— START OF GIVEN DATA —
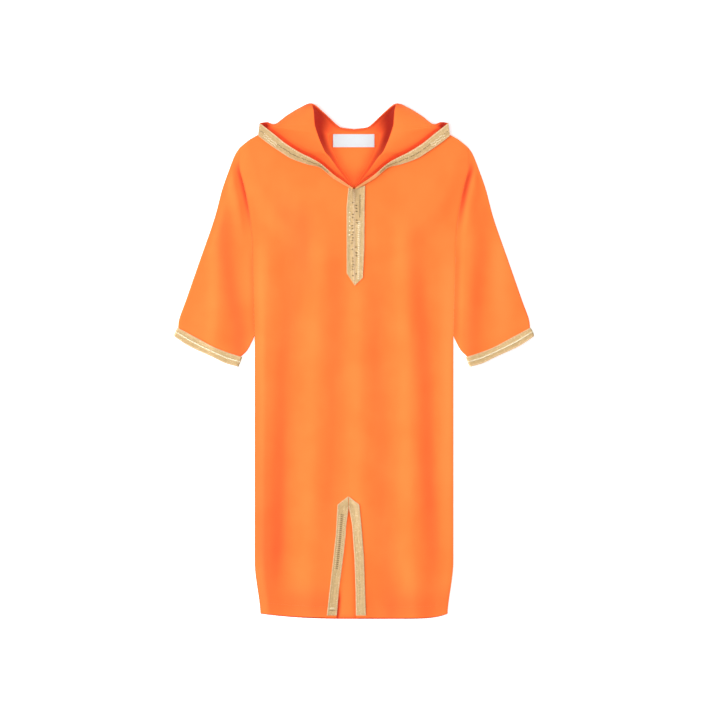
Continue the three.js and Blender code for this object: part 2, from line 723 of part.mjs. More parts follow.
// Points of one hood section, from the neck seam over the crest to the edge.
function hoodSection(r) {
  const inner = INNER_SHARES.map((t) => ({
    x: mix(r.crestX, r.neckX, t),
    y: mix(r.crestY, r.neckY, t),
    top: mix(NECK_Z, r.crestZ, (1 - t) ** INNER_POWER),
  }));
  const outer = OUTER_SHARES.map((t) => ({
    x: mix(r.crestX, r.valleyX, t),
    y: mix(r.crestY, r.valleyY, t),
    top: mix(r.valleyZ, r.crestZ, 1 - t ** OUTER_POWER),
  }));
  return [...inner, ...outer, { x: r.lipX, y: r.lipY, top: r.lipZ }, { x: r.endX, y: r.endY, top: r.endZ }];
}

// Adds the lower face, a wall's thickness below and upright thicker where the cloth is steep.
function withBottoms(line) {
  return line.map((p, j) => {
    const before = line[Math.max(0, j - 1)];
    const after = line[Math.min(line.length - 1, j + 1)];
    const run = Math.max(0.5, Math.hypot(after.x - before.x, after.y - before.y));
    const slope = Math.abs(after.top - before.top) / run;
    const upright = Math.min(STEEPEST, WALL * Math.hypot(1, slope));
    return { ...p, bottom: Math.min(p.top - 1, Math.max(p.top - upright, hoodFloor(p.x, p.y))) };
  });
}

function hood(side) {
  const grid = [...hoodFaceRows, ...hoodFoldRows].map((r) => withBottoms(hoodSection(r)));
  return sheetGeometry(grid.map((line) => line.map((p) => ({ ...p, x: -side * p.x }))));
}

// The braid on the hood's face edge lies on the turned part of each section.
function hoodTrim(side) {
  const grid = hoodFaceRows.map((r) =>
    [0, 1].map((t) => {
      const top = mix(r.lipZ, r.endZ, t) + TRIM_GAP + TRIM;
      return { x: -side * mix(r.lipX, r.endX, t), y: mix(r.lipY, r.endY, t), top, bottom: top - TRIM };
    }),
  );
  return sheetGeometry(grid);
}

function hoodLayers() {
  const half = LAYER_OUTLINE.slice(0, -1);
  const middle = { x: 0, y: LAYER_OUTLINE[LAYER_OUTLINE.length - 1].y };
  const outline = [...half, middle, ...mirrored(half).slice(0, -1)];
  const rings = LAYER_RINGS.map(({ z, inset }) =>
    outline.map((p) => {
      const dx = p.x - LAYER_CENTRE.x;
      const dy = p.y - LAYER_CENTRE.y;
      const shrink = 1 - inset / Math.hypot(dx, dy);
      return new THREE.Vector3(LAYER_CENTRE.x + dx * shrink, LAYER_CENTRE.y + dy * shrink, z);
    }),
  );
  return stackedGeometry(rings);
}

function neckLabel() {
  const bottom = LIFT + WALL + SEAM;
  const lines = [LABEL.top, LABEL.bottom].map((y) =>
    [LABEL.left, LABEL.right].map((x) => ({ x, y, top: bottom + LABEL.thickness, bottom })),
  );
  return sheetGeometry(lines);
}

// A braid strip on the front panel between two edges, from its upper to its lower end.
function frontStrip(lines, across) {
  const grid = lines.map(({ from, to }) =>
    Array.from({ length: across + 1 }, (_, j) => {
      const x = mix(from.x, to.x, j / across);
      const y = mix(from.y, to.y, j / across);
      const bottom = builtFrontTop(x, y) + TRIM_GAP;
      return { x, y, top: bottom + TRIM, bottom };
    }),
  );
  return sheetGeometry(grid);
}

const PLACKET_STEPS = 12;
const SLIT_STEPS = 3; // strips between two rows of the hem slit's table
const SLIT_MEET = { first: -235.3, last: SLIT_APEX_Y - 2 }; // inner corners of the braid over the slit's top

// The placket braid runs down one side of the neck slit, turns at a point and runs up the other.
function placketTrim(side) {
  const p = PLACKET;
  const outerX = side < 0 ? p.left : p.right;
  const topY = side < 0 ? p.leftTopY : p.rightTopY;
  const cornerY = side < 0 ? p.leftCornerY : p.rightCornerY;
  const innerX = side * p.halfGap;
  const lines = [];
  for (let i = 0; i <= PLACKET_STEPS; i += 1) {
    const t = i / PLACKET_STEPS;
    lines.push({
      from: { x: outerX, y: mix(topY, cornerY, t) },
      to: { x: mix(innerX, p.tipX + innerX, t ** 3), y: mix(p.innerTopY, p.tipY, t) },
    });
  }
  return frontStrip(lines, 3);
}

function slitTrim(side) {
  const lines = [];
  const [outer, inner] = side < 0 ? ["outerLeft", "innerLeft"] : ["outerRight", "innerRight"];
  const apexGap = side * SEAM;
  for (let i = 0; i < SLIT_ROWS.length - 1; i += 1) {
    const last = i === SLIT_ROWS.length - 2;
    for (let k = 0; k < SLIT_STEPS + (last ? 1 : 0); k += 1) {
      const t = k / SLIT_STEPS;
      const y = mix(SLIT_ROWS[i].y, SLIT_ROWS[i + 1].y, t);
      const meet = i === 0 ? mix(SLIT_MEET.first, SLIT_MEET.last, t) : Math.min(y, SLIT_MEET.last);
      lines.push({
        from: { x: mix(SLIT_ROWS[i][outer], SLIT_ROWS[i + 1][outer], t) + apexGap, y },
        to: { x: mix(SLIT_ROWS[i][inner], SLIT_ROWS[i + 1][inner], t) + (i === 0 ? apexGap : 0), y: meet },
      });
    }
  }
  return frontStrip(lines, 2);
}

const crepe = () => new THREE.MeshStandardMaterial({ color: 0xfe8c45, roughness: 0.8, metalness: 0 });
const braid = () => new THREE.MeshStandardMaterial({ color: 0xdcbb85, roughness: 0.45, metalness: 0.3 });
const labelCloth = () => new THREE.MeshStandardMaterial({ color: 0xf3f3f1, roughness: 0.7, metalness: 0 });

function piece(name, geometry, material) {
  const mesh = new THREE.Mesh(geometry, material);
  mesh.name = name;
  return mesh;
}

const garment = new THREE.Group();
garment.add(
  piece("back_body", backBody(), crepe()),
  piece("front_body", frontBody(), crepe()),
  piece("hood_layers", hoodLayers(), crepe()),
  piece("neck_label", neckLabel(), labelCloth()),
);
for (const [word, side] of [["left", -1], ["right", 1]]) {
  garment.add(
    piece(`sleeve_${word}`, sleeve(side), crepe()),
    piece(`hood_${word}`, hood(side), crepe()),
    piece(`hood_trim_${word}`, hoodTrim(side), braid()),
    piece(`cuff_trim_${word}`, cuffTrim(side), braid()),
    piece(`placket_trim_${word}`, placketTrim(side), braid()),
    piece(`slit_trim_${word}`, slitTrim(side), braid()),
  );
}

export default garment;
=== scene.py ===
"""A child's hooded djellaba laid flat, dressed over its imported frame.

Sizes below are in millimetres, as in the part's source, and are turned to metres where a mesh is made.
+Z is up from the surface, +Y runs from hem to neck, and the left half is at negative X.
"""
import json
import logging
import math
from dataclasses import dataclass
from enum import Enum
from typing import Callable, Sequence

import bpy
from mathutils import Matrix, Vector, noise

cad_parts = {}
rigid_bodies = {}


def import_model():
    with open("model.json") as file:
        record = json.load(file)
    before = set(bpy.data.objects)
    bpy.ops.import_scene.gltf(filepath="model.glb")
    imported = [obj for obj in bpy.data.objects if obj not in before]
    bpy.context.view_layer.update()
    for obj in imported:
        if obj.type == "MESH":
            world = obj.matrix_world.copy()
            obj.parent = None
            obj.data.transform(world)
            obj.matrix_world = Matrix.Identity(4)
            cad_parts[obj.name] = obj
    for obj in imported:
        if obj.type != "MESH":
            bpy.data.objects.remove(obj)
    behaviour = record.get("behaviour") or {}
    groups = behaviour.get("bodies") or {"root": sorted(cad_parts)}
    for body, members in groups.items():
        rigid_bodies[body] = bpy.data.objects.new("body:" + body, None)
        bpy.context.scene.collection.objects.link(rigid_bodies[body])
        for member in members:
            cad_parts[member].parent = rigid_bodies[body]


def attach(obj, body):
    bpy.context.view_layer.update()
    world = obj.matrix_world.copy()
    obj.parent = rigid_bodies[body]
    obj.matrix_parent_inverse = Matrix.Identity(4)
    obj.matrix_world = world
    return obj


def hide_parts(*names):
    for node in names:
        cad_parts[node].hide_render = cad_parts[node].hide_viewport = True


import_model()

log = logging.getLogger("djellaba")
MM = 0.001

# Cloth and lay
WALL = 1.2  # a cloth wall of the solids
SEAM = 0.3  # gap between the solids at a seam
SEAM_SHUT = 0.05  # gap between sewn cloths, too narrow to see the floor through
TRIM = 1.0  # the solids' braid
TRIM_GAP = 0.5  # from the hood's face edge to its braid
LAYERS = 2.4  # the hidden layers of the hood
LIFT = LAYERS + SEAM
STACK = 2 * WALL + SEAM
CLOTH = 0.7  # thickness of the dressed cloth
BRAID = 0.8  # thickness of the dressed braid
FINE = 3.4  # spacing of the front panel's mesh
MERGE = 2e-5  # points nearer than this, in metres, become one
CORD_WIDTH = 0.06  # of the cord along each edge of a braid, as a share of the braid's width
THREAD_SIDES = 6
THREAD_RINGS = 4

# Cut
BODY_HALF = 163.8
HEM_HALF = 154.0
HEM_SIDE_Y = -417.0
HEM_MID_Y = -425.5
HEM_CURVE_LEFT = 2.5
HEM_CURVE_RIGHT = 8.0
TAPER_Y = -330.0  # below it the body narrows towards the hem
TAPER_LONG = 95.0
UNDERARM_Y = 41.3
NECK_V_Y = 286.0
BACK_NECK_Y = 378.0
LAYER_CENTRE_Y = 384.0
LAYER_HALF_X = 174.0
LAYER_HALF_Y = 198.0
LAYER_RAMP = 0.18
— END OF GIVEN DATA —
▶ _WHAT THE TASK ASKS_
Begin with the line that contains "obj.matrix_world = world" and quote each line after it exactly, stopping after the last line of the data.

▶ _ANSWER IN FULL_
    obj.matrix_world = world
    return obj


def hide_parts(*names):
    for node in names:
        cad_parts[node].hide_render = cad_parts[node].hide_viewport = True


import_model()

log = logging.getLogger("djellaba")
MM = 0.001

# Cloth and lay
WALL = 1.2  # a cloth wall of the solids
SEAM = 0.3  # gap between the solids at a seam
SEAM_SHUT = 0.05  # gap between sewn cloths, too narrow to see the floor through
TRIM = 1.0  # the solids' braid
TRIM_GAP = 0.5  # from the hood's face edge to its braid
LAYERS = 2.4  # the hidden layers of the hood
LIFT = LAYERS + SEAM
STACK = 2 * WALL + SEAM
CLOTH = 0.7  # thickness of the dressed cloth
BRAID = 0.8  # thickness of the dressed braid
FINE = 3.4  # spacing of the front panel's mesh
MERGE = 2e-5  # points nearer than this, in metres, become one
CORD_WIDTH = 0.06  # of the cord along each edge of a braid, as a share of the braid's width
THREAD_SIDES = 6
THREAD_RINGS = 4

# Cut
BODY_HALF = 163.8
HEM_HALF = 154.0
HEM_SIDE_Y = -417.0
HEM_MID_Y = -425.5
HEM_CURVE_LEFT = 2.5
HEM_CURVE_RIGHT = 8.0
TAPER_Y = -330.0  # below it the body narrows towards the hem
TAPER_LONG = 95.0
UNDERARM_Y = 41.3
NECK_V_Y = 286.0
BACK_NECK_Y = 378.0
LAYER_CENTRE_Y = 384.0
LAYER_HALF_X = 174.0
LAYER_HALF_Y = 198.0
LAYER_RAMP = 0.18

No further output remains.